== Dataset entries ==
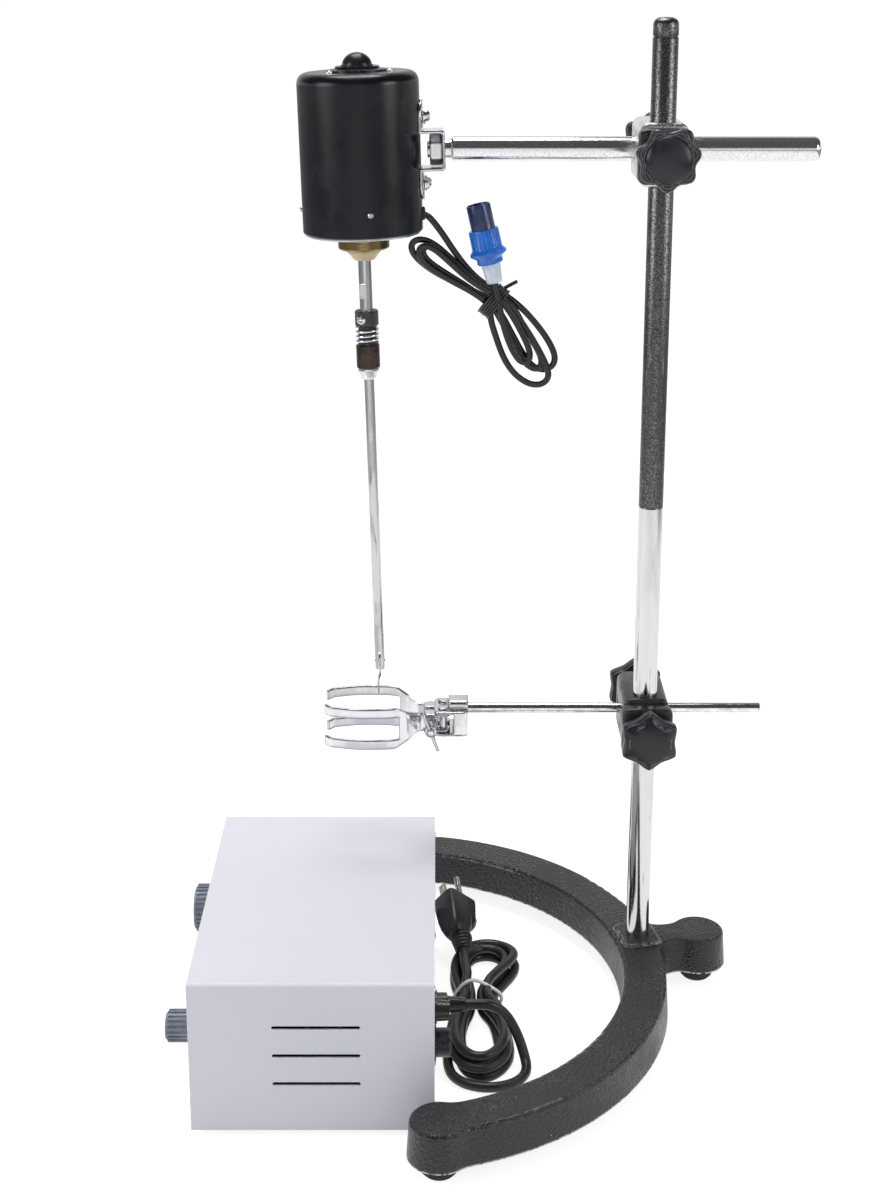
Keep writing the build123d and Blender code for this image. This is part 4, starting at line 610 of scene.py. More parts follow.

---

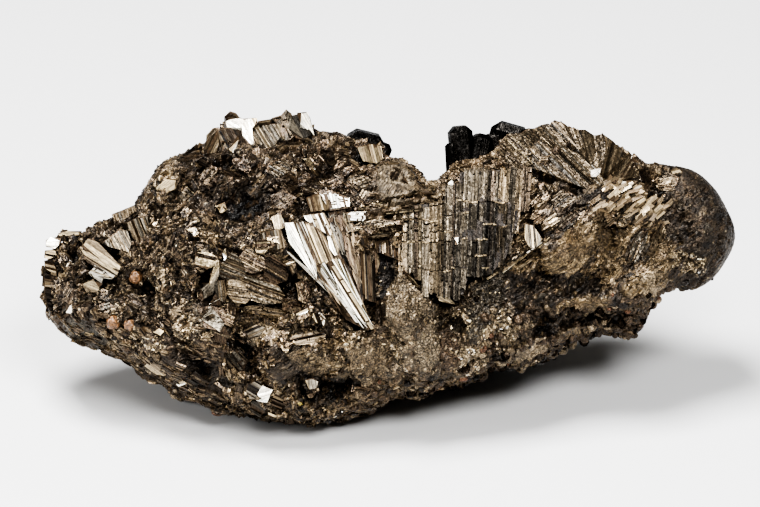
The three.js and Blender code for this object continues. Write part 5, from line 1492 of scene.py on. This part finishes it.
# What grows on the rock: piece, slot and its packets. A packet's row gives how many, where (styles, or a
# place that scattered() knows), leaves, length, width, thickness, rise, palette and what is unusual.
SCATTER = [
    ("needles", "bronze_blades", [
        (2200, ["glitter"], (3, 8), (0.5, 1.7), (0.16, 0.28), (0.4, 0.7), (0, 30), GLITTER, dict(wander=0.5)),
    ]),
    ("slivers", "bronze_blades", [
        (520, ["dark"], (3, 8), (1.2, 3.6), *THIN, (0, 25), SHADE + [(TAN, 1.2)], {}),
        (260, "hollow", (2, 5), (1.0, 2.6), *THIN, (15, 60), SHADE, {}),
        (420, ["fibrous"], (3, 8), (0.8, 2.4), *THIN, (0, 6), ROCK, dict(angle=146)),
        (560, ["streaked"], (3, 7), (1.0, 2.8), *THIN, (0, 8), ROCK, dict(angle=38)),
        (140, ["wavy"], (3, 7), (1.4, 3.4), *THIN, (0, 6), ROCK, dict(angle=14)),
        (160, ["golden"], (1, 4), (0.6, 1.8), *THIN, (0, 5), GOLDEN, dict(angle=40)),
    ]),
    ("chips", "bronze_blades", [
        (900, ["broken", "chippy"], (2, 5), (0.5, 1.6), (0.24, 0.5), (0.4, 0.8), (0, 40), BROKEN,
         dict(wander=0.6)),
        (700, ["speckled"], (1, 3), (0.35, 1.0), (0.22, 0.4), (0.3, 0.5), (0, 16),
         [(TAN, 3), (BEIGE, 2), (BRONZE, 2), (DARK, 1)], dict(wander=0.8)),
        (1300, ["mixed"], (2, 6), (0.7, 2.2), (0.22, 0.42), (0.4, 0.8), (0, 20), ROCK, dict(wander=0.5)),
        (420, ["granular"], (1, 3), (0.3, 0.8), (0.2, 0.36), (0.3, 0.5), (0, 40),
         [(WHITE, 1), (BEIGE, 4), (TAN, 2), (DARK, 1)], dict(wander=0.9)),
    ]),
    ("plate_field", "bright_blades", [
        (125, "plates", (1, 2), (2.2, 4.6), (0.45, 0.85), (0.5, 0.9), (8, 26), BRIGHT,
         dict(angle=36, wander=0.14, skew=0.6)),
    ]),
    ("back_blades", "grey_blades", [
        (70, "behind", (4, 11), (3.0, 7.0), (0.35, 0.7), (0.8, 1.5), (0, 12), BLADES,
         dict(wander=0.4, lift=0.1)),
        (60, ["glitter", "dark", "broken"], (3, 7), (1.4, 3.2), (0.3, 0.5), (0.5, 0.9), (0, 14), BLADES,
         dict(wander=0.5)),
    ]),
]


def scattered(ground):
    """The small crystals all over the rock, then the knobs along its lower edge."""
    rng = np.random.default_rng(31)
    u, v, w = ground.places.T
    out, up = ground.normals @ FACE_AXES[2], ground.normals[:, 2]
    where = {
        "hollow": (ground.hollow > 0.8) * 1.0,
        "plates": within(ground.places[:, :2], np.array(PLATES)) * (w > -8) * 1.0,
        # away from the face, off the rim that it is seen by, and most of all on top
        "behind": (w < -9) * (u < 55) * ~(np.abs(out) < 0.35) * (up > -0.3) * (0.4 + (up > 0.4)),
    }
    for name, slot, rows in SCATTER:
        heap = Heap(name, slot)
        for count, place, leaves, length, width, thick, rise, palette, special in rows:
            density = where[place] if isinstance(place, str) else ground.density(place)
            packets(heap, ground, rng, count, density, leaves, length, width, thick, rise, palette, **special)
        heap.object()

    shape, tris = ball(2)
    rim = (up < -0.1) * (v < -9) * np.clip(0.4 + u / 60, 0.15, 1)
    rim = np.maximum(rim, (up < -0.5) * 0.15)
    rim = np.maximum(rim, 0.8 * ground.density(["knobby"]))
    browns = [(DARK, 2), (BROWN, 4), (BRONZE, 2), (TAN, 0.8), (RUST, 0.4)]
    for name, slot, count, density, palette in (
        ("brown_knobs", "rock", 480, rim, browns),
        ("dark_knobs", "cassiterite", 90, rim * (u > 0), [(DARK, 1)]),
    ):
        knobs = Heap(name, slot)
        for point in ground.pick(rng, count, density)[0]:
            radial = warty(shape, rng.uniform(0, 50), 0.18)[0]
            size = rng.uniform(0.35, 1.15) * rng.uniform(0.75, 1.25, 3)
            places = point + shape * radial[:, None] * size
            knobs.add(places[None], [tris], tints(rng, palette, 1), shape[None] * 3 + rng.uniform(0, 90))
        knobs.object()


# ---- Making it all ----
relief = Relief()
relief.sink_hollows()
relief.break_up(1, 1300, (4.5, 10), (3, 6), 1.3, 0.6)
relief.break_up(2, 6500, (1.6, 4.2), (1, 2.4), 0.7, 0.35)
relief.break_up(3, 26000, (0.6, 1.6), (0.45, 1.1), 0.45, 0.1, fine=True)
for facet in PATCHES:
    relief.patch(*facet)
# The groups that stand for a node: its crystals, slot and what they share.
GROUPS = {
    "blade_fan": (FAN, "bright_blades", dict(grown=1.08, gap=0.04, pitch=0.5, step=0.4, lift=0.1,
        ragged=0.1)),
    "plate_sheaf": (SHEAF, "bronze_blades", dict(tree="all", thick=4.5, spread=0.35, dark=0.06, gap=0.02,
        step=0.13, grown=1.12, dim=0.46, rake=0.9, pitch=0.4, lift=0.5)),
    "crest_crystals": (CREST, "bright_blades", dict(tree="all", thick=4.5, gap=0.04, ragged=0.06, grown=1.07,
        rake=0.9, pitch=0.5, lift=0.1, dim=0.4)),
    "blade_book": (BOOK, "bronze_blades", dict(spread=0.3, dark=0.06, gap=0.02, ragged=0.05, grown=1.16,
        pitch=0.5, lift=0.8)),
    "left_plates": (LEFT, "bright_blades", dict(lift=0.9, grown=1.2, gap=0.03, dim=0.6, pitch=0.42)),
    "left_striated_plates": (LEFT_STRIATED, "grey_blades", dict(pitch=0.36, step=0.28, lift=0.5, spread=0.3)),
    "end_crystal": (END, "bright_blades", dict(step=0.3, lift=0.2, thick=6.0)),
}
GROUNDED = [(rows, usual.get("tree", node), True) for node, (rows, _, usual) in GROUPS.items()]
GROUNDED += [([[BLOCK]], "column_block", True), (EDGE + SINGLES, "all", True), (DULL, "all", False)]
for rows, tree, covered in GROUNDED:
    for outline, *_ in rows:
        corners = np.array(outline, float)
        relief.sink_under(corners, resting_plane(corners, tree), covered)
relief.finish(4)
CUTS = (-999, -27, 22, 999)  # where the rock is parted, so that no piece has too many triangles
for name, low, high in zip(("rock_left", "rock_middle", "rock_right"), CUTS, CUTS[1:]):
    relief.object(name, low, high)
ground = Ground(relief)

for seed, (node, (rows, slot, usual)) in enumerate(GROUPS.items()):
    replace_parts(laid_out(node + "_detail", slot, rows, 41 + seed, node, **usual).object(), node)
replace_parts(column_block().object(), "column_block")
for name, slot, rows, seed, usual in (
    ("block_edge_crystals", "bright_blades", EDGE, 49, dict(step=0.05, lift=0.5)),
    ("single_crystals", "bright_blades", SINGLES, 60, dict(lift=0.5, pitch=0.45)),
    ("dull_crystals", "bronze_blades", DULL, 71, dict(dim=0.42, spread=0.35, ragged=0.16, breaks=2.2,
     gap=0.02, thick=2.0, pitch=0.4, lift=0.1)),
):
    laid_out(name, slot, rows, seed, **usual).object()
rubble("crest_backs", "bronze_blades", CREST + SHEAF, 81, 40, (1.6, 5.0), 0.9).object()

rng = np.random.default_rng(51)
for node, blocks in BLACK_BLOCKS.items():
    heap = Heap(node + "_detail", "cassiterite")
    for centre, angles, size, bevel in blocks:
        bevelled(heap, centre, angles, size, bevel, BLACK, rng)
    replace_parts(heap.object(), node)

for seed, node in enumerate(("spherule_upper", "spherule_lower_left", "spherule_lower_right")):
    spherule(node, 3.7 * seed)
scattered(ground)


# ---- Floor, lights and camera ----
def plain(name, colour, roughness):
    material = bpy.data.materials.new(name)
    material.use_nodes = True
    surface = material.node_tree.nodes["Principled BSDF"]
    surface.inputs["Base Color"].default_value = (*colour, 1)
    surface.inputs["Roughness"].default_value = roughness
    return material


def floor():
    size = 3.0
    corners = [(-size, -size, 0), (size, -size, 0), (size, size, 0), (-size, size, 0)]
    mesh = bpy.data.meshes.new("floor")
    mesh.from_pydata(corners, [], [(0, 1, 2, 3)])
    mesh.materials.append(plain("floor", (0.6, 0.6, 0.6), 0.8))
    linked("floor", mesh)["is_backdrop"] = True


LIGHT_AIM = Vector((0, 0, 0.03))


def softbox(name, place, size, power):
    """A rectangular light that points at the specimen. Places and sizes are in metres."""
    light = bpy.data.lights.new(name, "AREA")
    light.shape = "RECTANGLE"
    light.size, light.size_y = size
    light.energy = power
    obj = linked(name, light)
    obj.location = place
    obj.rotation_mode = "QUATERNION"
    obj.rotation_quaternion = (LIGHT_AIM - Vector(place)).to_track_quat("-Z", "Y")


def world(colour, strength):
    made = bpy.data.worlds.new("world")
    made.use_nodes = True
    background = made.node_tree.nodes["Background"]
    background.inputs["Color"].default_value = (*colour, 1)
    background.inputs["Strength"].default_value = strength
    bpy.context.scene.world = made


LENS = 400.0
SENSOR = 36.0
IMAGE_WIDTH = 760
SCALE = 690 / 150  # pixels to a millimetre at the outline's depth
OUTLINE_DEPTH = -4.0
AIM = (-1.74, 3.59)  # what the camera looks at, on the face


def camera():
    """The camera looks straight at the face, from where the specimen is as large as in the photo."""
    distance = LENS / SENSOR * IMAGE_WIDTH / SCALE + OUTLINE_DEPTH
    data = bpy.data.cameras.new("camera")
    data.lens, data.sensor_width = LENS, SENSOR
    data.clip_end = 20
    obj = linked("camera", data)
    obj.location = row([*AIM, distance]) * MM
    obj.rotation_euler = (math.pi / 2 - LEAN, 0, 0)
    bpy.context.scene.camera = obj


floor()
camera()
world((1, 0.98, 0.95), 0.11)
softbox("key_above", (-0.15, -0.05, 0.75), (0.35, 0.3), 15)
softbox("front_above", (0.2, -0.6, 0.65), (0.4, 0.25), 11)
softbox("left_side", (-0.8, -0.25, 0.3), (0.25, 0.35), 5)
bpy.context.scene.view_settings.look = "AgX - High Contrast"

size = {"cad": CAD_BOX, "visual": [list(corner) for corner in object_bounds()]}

== Work instructions ==
From the records above, extract exactly and only the lines that begin at the line with "replace_parts(heap.object(), node)" and stop after the line with "return material".

== Exercise result ==
    replace_parts(heap.object(), node)

for seed, node in enumerate(("spherule_upper", "spherule_lower_left", "spherule_lower_right")):
    spherule(node, 3.7 * seed)
scattered(ground)


# ---- Floor, lights and camera ----
def plain(name, colour, roughness):
    material = bpy.data.materials.new(name)
    material.use_nodes = True
    surface = material.node_tree.nodes["Principled BSDF"]
    surface.inputs["Base Color"].default_value = (*colour, 1)
    surface.inputs["Roughness"].default_value = roughness
    return material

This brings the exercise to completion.